Mitogen-activated protein kinase kinase kinase kinase 2 (MAP4K2) is an important key regulator of the stress-activated MAPK core signaling pathways. Our previous work demonstrated that MAP4K2 is highly expressed in multiple myeloma (MM) cells, and MM cells carrying a RAS mutation are more vulnerable to MAP4K2 inhibition, associated with the downregulation of critical transcriptional factors including IKZF1/3, BCL-6, and c-MYC proteins ( Li et al. Blood 2021). Targeting the aberrant RAS/MAPK signaling, MEK inhibitors have been shown to induce cytotoxicity in MM (De la Puente, P. et al. Blood Cancer J. 2016). Thus, we used a recently developed MEK inhibitor (MEKi) Trametinib to investigate the therapeutic potential of combined MEK and MAP4K2 signaling inhibition in RAS-driven MM.

Tet-on sh-MAP4K2 lentivirus was introduced into RAS ^Mut MM cells to establish the inducible MAP4K2 knockdown cells upon doxycycline treatment. To examine the combined effects, Tet-on sh-MAP4K2 RAS ^Mut MM cells were treated with doxycycline to silence MAP4K2 expression, followed by treatment of MEKi Trametinib at different dosages. Cell proliferation, apoptosis, and cell cycle were analyzed five days later. Data showed that MAP4K2 silencing combined with MEK inhibition significantly decreased cell proliferation to 10% compared with MEKi alone 32% ( p<0.01) by MTS assays, and enhanced cell apoptosis (MEKi alone vs. with MAP4K2 silencing: 26% vs 91%, p<0.01). Cell cycle assay demonstrated that MEKi induced G1 arrest in RAS ^Mut MM cells (MEKi alone:76% vs vehicle control: 54%, p<0.01), which was also significantly higher in combination with MAP4K2 silencing (92%). Western blot assay confirmed that MAP4K2 silencing combined with MEKi significantly enhanced the downregulation of IKZF1 and c-MYC compared to the MEKi treatment alone. These data suggest that the MEKi and MAP4K2 inhibition combination has synergetic anti-MM effects.

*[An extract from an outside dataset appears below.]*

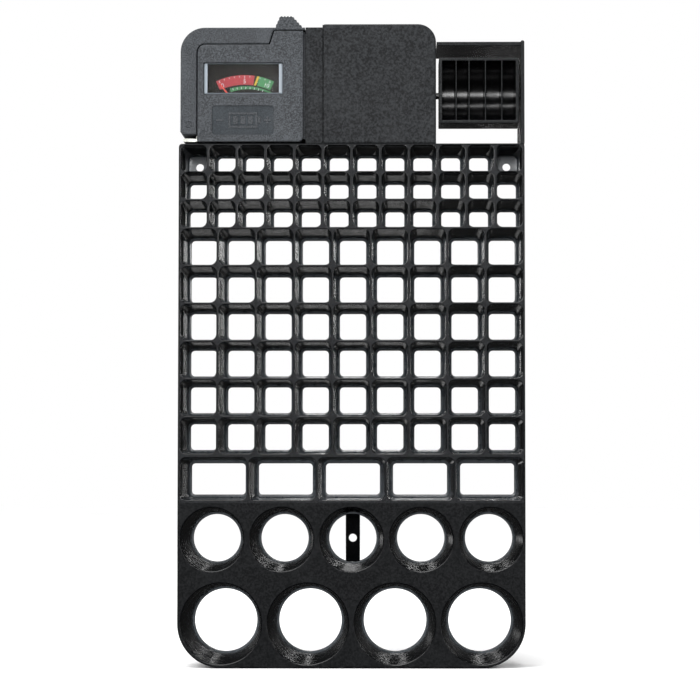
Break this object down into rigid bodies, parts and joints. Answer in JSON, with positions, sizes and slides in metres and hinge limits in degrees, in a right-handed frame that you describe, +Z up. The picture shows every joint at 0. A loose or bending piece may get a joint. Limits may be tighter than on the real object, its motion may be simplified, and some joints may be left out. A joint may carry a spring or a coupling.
{
  "type": "battery tester",
  "caption": "Wall battery organiser tray with a docked analogue battery tester and a swinging button-cell bin.",
  "frame": {"origin": "middle of the bottom skirt's rear edge, in the plane that goes against the wall", "axes": "+Z up the tray, +X to the right as seen from the front, -Y out of the open front, +Y into the wall"},
  "size_m": [0.178, 0.034, 0.335],
  "materials": {
    "tray_black": "glossy black moulded plastic with a fine matt grain on its front faces",
    "dock_black": "fine grained charcoal plastic",
    "bin_black": "polished black plastic",
    "tester_grey": "grained dark grey plastic",
    "clear_lens": "clear plastic lens",
    "dial_face": "printed dial: black with red, yellow and green bands",
    "needle_red": "painted red",
    "contact_steel": "plated steel",
    "magnet_grey": "bare magnet and soft iron",
    "coil_copper": "enamelled copper wire",
    "brass": "brass sheet",
    "board_tan": "paper phenolic board",
    "resistor_blue": "lacquered resistor body"
  },
  "bodies": {
    "tray": {"d_row": "tray_black", "c_row": "tray_black", "nine_volt_row": "tray_black", "aa_row_1": "tray_black", "aa_row_2": "tray_black", "aa_row_3": "tray_black", "aa_row_4": "tray_black", "aa_row_5": "tray_black", "aa_row_6": "tray_black", "aaa_row_1": "tray_black", "aaa_row_2": "tray_black", "aaa_row_3": "tray_black", "tester_dock": "dock_black", "bay_frame": "dock_black"},
    "tester": {"front_shell": "tester_grey", "rear_shell": "tester_grey", "shell_screw_1": "contact_steel", "shell_screw_2": "contact_steel", "shell_screw_3": "contact_steel", "shell_screw_4": "contact_steel", "cell_contact": "contact_steel", "button_contact": "contact_steel", "nine_volt_contact_positive": "contact_steel", "nine_volt_contact_negative": "contact_steel", "window": "clear_lens", "dial_plate": "dial_face", "core_magnet": "magnet_grey", "meter_yoke": "magnet_grey", "front_bridge": "brass", "rear_bridge": "brass", "hairspring": "brass", "arm_spring": "contact_steel", "circuit_board": "board_tan", "cell_load_resistor": "resistor_blue", "button_load_resistor": "resistor_blue"},
    "arm": {"test_arm": "tester_grey", "arm_contact": "contact_steel"},
    "meter": {"needle": "needle_red", "moving_coil": "coil_copper", "front_pivot": "contact_steel", "rear_pivot": "contact_steel"},
    "bin": {"button_bin": "bin_black"}
  },
  "joints": [
    {"name": "tester_out", "type": "slide", "parent": "tray", "child": "tester", "axis": [-1, 0, 0], "range_m": [0, 0.125]},
    {"name": "arm_slide", "type": "slide", "parent": "tester", "child": "arm", "axis": [-1, 0, 0], "range_m": [0, 0.06], "stiffness_N_per_m": 30, "springref_m": -0.02},
    {"name": "needle_swing", "type": "hinge", "parent": "tester", "child": "meter", "pos_m": [-0.0554, 0, 0.2841], "axis": [0, 1, 0], "range_deg": [0, 76.8], "stiffness_Nm_per_rad": 0.0002, "springref_deg": -28.65},
    {"name": "bin_swing", "type": "hinge", "parent": "tray", "child": "bin", "pos_m": [0.0656, -0.022, 0.2954], "axis": [-1, 0, 0], "range_deg": [0, 90]}
  ]
}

To further confirm the synergetic effects, we tested the combined effects of MEKi with the MAP4K2 kinase inhibitor TL4-12. H929 (N-Ras ^Mut) cells were treated by vehicle control, TL4-12 (2 uM) alone, MEKi (200 nM) alone, or TL4-12 + MEKi for 4 days, followed by an apoptosis assay. The combination of TL4-12 and MEKi strongly enhanced the cytotoxicity effects compared to the single-agent treatments. Consistently, the carboxyfluorescein diacetate succinimidyl ester (CFSE) cell proliferation assay confirmed that dual treatment significantly delayed H929 cell proliferation compared to the single-agent treatments (percentage of proliferating cells: TL4-12 alone: 86.2%; MEKi alone: 89.03%; dual treatment: 18.9%. p<0.01). Western blotting assay further confirmed that dual treatment of MEKi and MAP4K2i enhanced the decrease in MEK1/2 and ERK1/2 phosphorylation and downregulation of transcriptional factors IKZF1 and c-MYC.

Taken together, our findings demonstrate that the combination of MAP4K2 inhibition with MEKi results in synergetic anti-MM effects in RAS mutation myeloma, therefore could be a potent novel therapeutic regimen for patients with relapsed/refractory multiple myeloma.